Another Big Ten Basketball Game Postponed Because Of COVID, What Are We Doing Here?

Sporting events getting axed over COVID policy felt like a relic by the time we got to 2023. But Big Ten conference teams are proving otherwise after another ridiculous cancelation citing COVID guidelines.

On Monday it was announced that a Big Ten matchup scheduled for Tuesday between Minnesota and Illinois had been canceled because of COVID health and safety protocols.

Why Is COVID Still Affecting Sports in 2023?

This is the third time in 2023 that COVID policy has interfered by canceling or postponing a Big Ten men's basketball game, with Northwestern canceling two games in a week's time in late January citing the same reason: not enough players on the roster, some being ruled out with COVID.

On Saturday's 81-46 beatdown by Maryland, Minnesota (7-15, 1-11 Big Ten) took the floor with eight scholarship players active for the contest, fulfilling the seven-player threshold required by the conference.

Two players reportedly tested positive for COVID to put the Gophers' roster under the seven-player requirement ahead of Monday's announcement.

The decision to delay Tuesday's game over COVID was so far-fetched and outdated to online audiences that some proposed Minnesota deliberately used the COVID ruling to its advantage — amid a seven-game losing streak and dismal conference record at 1-11.

Is There A Plot To Cancel Games?

With leading scorer Dawson Garcia on a four-game absence because of a right-foot bone bruise, conjecture around the COVID cancelation suggested that the program may be delaying its game against Illinois (currently third in the Big Ten at 7-5) to play with one of its top players available, rather than a depleted roster.

As college hoops enter the final month before March Madness, can the validity of COVID protocols be upheld or are the guidelines now being used in teams' favors?

Whether it's to delay games and get healthy bodies back or other advantageous ploys.

Though teams contemplating these advantages are certainly in the wrong, using COVID as an excuse has been an extension of college sports' terrible policies during the pandemic that allowed the illness to be an uncontested stoppage.

Simply put, if COVID's the reason, you can't dispute it.

After all, the Gophers' policy, like many other programs, is fairly hands-off with COVID testing so it's highly coincidental that they're using the guideline in the final month leading up to the postseason.

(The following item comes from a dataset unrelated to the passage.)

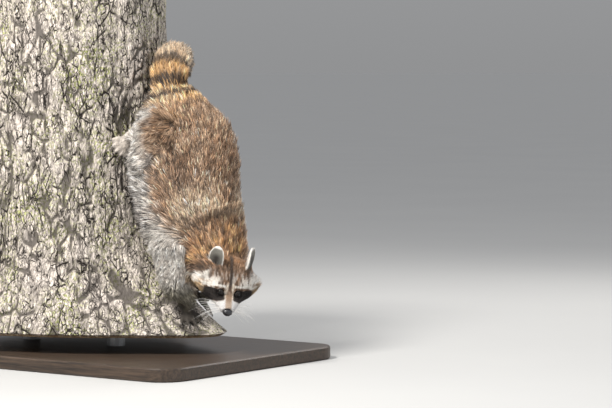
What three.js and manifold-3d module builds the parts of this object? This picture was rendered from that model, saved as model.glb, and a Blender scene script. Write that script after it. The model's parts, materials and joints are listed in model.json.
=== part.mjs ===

The Gophers haven't had a pressing COVID mandate or cancelation since the school-wide vaccine requirement was announced in January 2022.

Now, one year later, two players on the same roster are sitting out because of COVID, showing no concrete plan by the program or conference to mitigate cancelations.

Solution: Play The Game or Forfeit

According to Minnesota's announcement, no official plan or rescheduled date has been announced for the Gophers and Illini game. So the question is, what exactly is going on here, where the COVID cancelation is still possible in 2023?

On the same day of the game's postponement, New York City (a hotbed of COVID policy) announced it had nixed one of its more prominent pandemic-era mandates based on the idea that treatment and vaccines have made COVID a manageable or mitigated illness.

Just this past week, Director of Los Angeles County Department of Public Health Barbara Ferrer made a strong declaration of the county's post-COVID directive by striking a universal masking mandate.

So if two major cities that advocated for stringent COVID policy for nearly three years are willing to embrace post-COVID normalcy, how is a basketball game in the Midwest in 2023 getting affected by COVID? And why is the conference not doing anything about it?

The Big Ten can pounce on this issue by eliminating standing COVID policies at the start of next season to no longer allow postponements, and instead of merely delaying the games due to COVID sit-outs, they could start setting the precedent that COVID-related delays will count as forfeitures.

Keep in mind this is the same conference that sacrificed sporting events in 2020 out of fear of COVID.

No one is sure of the answer, but there has to be a safeguard to ensure games at the height of the season aren't being delayed or canceled over a long-expired guideline.